Before adjourning shortly after midnight, the state Senate approved bills that would change the way the Sacramento-San Joaquin River Delta is managed; set ambitious new statewide goals for water conservation, and ask voters next year to approve a $9.99 billion bond package that would pay for water-related projects ranging from dams to recycling.
Two other bills, which would require local water agencies to monitor underground water levels and increase penalties for illegal water diversions, fell just short of approval.
Except for the bond measure, all of the bills are "co-joined," which means they all must be approved for any of them to take effect. But Senate President Darrell Steinberg, D-Sacramento, predicted he would have the votes today to push them through.
"It's going to work out," he said. "I'm confident we will have the votes. This is a package. There's something in it for every stakeholder that's been involved in the water battles for decades. And we're not going to begin prying it apart."
The Assembly spent Monday afternoon and evening doing nothing, while waiting for the Senate bills to move. After senators adjourned, Speaker Karen Bass, D-L.A., decided to wait until this morning to begin taking up parts of the package.
"We'll stay here until we're finished," Bass said. "I'm very optimistic. ... I don't think anything is going to change people's votes over the next nine hours."
The Assembly version of the bond proposal was expected to be as much as $1 billion over the $9.99 billion approved by the Senate. But Steinberg said he believed senators "would be open" to considering the larger amount even though some had questioned whether the financially strapped state should be borrowing so heavily.

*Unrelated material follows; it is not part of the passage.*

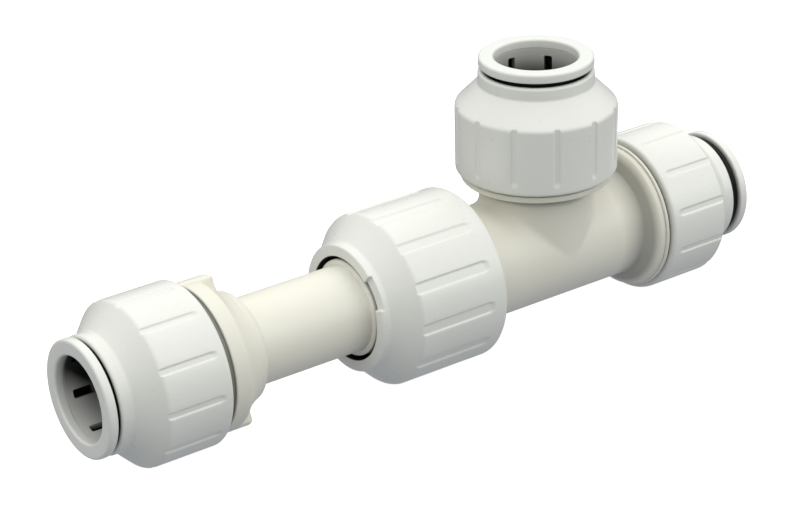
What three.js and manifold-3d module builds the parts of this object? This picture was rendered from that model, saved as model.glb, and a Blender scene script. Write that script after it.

Proponents of the plan had pushed for a quick approval - once months of tortuous negotiations among farmers, environmentalists, water agencies, business interests and others had concluded. The fear was that the longer the package was debated, the more likely it was to be picked apart.
If it is approved, supporters said it would constitute the most significant reform in 50 years of how California stores, delivers and manages its water supply.
"The state Senate has passed legislation tonight that was decades in the making," Steinberg told reporters. "Between the Delta bill, which will finally provide a coherent structure of government to address the failing ecosystem of the Delta, to the bond, to the conservation bill, this was a tremendous night."
Not everyone was as sanguine about the evening's events, and the dissatisfaction cut across party lines.
Sen. Lois Wolk, a Davis Democrat, characterized the bill creating a new Delta governing council as a thinly disguised attempt to foster construction of a controversial canal through the region, which, she said, would be "the equivalent of a 100-lane freeway."
"This makes it clear you intend to take the building of a peripheral canal out of the hands of the public," she said.
Sen. Dave Cox, a Fair Oaks Republican, objected to provisions in the conservation bill that he said threatened to usurp the Sacramento region's rights to water from the Sacramento River, in favor of the thirsty and populous southern reaches of the state.
"We're not talking about your water," he said. "We're talking about our water."
But other lawmakers argued that when it comes to water, the importance of the issue should transcend the partisan rancor and regional spats that dominate so much of Capitol discourse.
"Our state is dying a slow death from dehydration," said Sen. Abel Maldonado, R-Santa Maria. "This isn't about Democrats and it isn't about Republicans, and this isn't about the northern part of California or the southern part. This is about the people of California who need water. And that's everybody."